_Problem description:_ State the count of lines below in which the word "code" appears, and add nothing.

## begin Entries

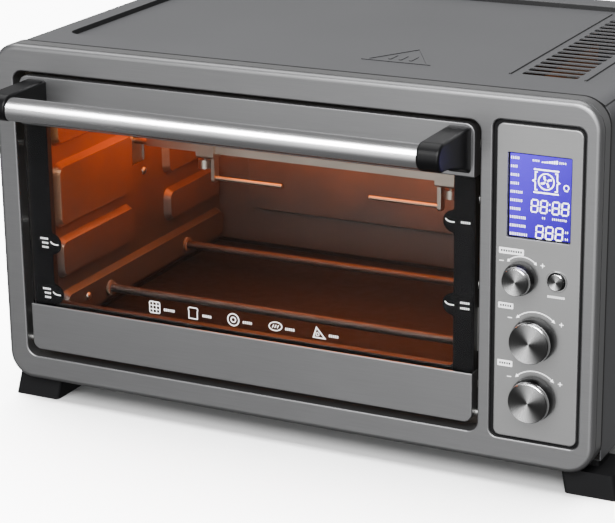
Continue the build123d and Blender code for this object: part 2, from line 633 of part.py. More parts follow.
# ---------------------------------------------------------------------------
# Convection fan on its motor, in the compartment beside the cavity
# ---------------------------------------------------------------------------
MOTOR_END = 434.0
FAN_SHAFT_X = (379.0, 452.0)
with BuildPart() as convection_motor:
    with BuildSketch(side_plane(FAN_CUP_X)):
        disc(FAN_Y, FAN_Z, 22.0)
    extrude(amount=MOTOR_END - FAN_CUP_X)
    with BuildSketch(side_plane(FAN_CUP_X + 10)):
        rect((FAN_Y - 29, FAN_Y + 29), (FAN_Z - 27, FAN_Z + 27), 4.0)
    extrude(amount=18.0)
    with BuildSketch(side_plane(FAN_CUP_X)):
        disc(FAN_Y, FAN_Z, SHAFT_R + RUNNING)
    extrude(amount=MOTOR_END - FAN_CUP_X, mode=Mode.SUBTRACT)
save(convection_motor, "convection_motor")

with BuildPart() as fan_shaft:
    with BuildSketch(side_plane(FAN_SHAFT_X[0])):
        disc(FAN_Y, FAN_Z, SHAFT_R)
    extrude(amount=FAN_SHAFT_X[1] - FAN_SHAFT_X[0])
save(fan_shaft, "fan_shaft")

for name, x0, width, radius, blades in (("convection_fan", 380.0, 10.0, 44.0, 8),
                                        ("cooling_fan", 438.0, 9.0, 30.0, 6)):
    with BuildPart() as fan:
        with BuildSketch(side_plane(x0)):
            disc(FAN_Y, FAN_Z, 8.0)
            disc(FAN_Y, FAN_Z, SHAFT_R + RUNNING, mode=Mode.SUBTRACT)
        extrude(amount=width)
        with BuildSketch(side_plane(x0 + width - 1.2)):
            disc(FAN_Y, FAN_Z, radius * 0.8)
            disc(FAN_Y, FAN_Z, 7.0, mode=Mode.SUBTRACT)
        extrude(amount=1.2)
        with BuildSketch(side_plane(x0)):
            with Locations((FAN_Y, FAN_Z)):
                with PolarLocations(radius * 0.62, blades):
                    Rectangle(radius * 0.72, 1.2)
        extrude(amount=width)
    save(fan, name)

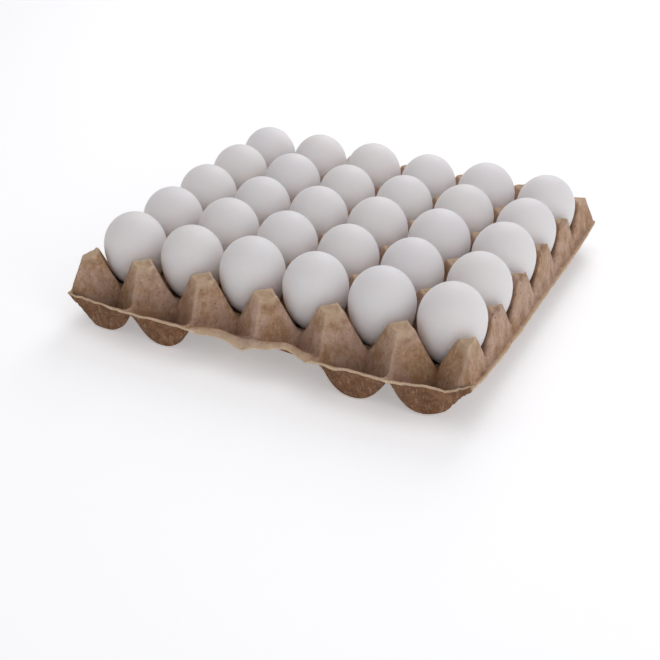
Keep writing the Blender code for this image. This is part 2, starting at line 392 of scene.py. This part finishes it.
def cupPart(x, y, s):
    # the cups and the posts between them, and the distance across from a post's middle
    half, lastX = s["pitch"] / 2, lastCup(s)
    cupX, _ = middleOfCup(x, s["columns"], s["pitch"])
    cupY, _ = middleOfCup(y, s["rows"], s["pitch"])
    fromX, fromY = fromPosts(x, s["columns"], s), fromPosts(y, s["rows"], s)
    toSide = np.clip(s["sidePost"] - np.abs(x), 0.0, None) * half / (s["sidePost"] - lastX)
    fromX = np.where(np.abs(x) > lastX, toSide, fromX)
    fromX, fromY = crease(fromX, s), crease(fromY, s)
    across = (fromX ** s["sideBow"] + fromY ** s["sideBow"]) ** (1.0 / s["sideBow"])
    across = across + (fromX + fromY - across) * ramp(across, *s["bowFades"])
    top = notchEdge(across, saddleAt(x, y, s), s)
    corner = ramp(np.abs(x), *s["flatAlong"]) * ramp(np.abs(y), *s["flatOut"])
    dish = 1.0 - ramp(across, 0.0, s["dishReach"]) ** 2
    top = top - s["postDish"] * (1.0 - s["flatShare"] * corner) * dish
    cup = np.interp(np.hypot(np.abs(x - cupX), np.abs(y - cupY)), *s["cup"])
    return softMin(top, cup, s["cupBlend"]), across


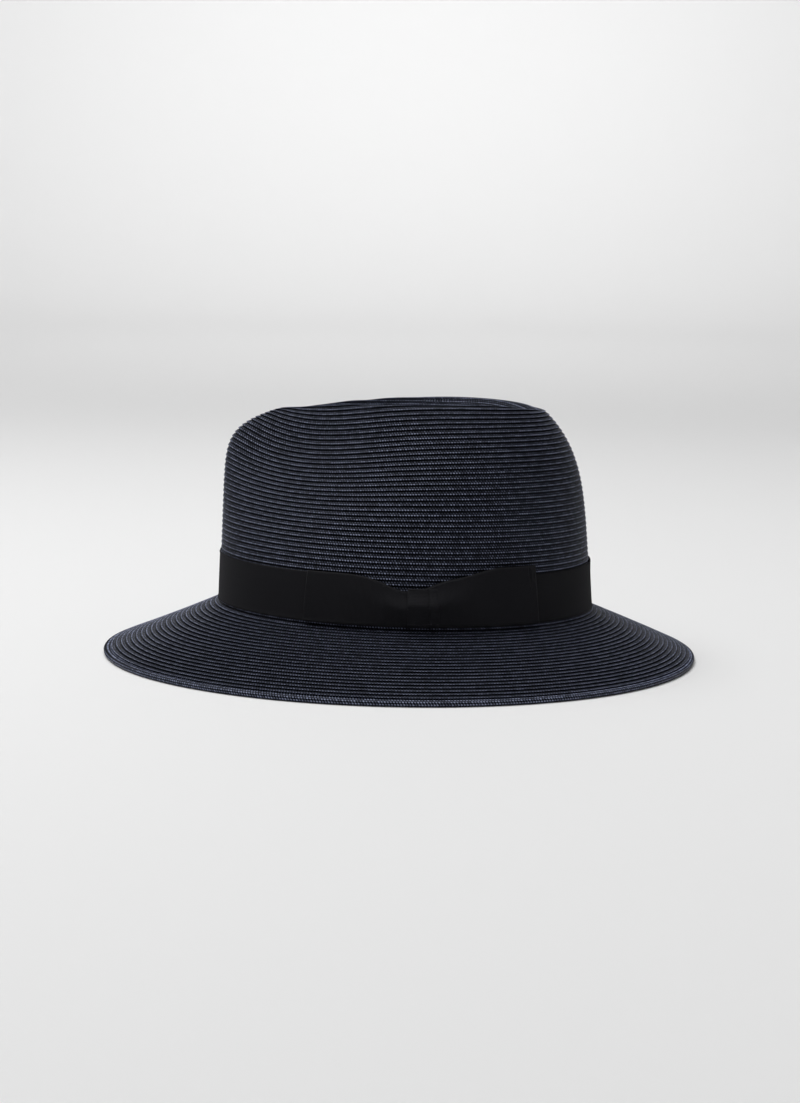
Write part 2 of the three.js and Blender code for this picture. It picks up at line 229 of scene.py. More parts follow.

## end Entries

_Exercise result:_ 3